In 1977 Jeffrey R. Holland, new CES commissioner, asked President Eyring to serve as deputy commissioner. Three years later, when Commissioner Holland became president of Brigham Young University, Hal took his place as CES commissioner. He served in that position until his call in April 1985 as First Counselor in the Presiding Bishopric. In that calling he used his many abilities to make significant contributions in administration, physical facilities planning, temple design and construction, and other temporal affairs. In September 1992 he was renamed CES commissioner and, a month later, was called to the First Quorum of the Seventy.
On April 1, 1995, Henry B. Eyring was sustained to the Quorum of the Twelve Apostles. Since then he has sought an increased portion of the Spirit of the Lord as he has blessed members of the Church throughout the world with his heartfelt sermons, loving ministration, and powerful testimony of the Savior and His gospel.
When President Eyring testified during the October 2007 general conference of the blessings of looking for God’s hand in our lives, he spoke from personal experience. By keeping a daily journal of Heavenly Father’s dealings in his life, he has felt his testimony grow and he has become “ever more certain that our Heavenly Father hears and answers prayers.”4
The key to hearing those answers and knowing that God has an interest in our lives, he says, is to develop a listening ear. “We’ve got to be quiet and listen. In my life, when I have failed to receive a clear feeling or have missed the voice of the Spirit, it is because I was too busy, too noisy inside, and too full of my own world.”

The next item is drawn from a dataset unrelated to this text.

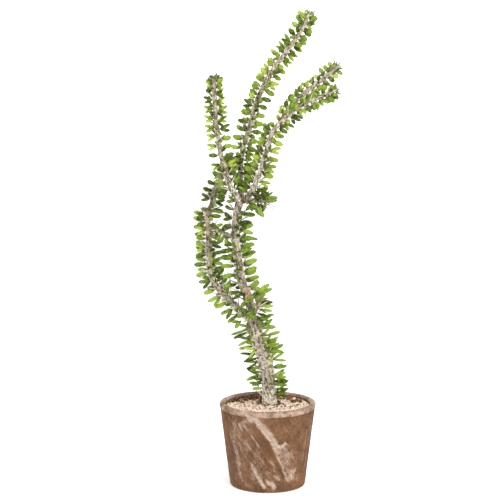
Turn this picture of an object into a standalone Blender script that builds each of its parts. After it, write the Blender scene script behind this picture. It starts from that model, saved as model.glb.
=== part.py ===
"""A potted Madagascar ocotillo: a spiny, branching succulent in a conical clay pot.

Metres, +Z up.  The origin is the centre of the pot's foot and the front faces -Y.
The plant is a set of round stems that fork; every stem carries spiral rows of
areoles, and an areole bears one or two fleshy leaves and one spine.
"""
import bisect
import math

import bmesh
import bpy
from mathutils import Vector

# ---- driving dimensions (millimetres) --------------------------------------
POT_TOP_D = 140.0        # across the lip
POT_FOOT_D = 109.0       # across the foot, before its edge radius
POT_H = 122.0            # height of the lip
WALL = 8.0               # wall thickness
FLOOR = 9.0              # floor thickness
DRAIN_D = 12.0           # hole in the middle of the floor
LIP_R = 3.6              # rounding of the lip
FOOT_R = 2.6             # rounding of the foot
GAP = 0.35               # air between touching pieces

SOIL_TOP = 108.0         # level of the potting soil
GRAVEL_EDGE = 116.2      # top of the gravel beside the wall
GRAVEL_MID = 118.4       # top of the gravel around the trunk

STEM_SIDES = 8
STEM_RING = 11.0         # distance between the rings of a stem
CORD_W = 1.7             # leaf-row cord: width ...
CORD_T = 0.9             # ... and thickness
CORD_GAP = 0.7          # from the stem's skin to the cord
PAD = 1.1                # half length of the pad that a leaf grows from
SPINE_PAD = 1.4          # length of the pad that a spine grows from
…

President Eyring has always lived the precepts of the thirteenth article of faith. Members of the Church are indeed fortunate to have him serve at the side of President Thomas S. Monson and President Dieter F. Uchtdorf. A rare combination of talents, a heritage of faith, a life of preparation, a dedication to service, and a determination to seek God and do His will uniquely qualify him to serve in the First Presidency.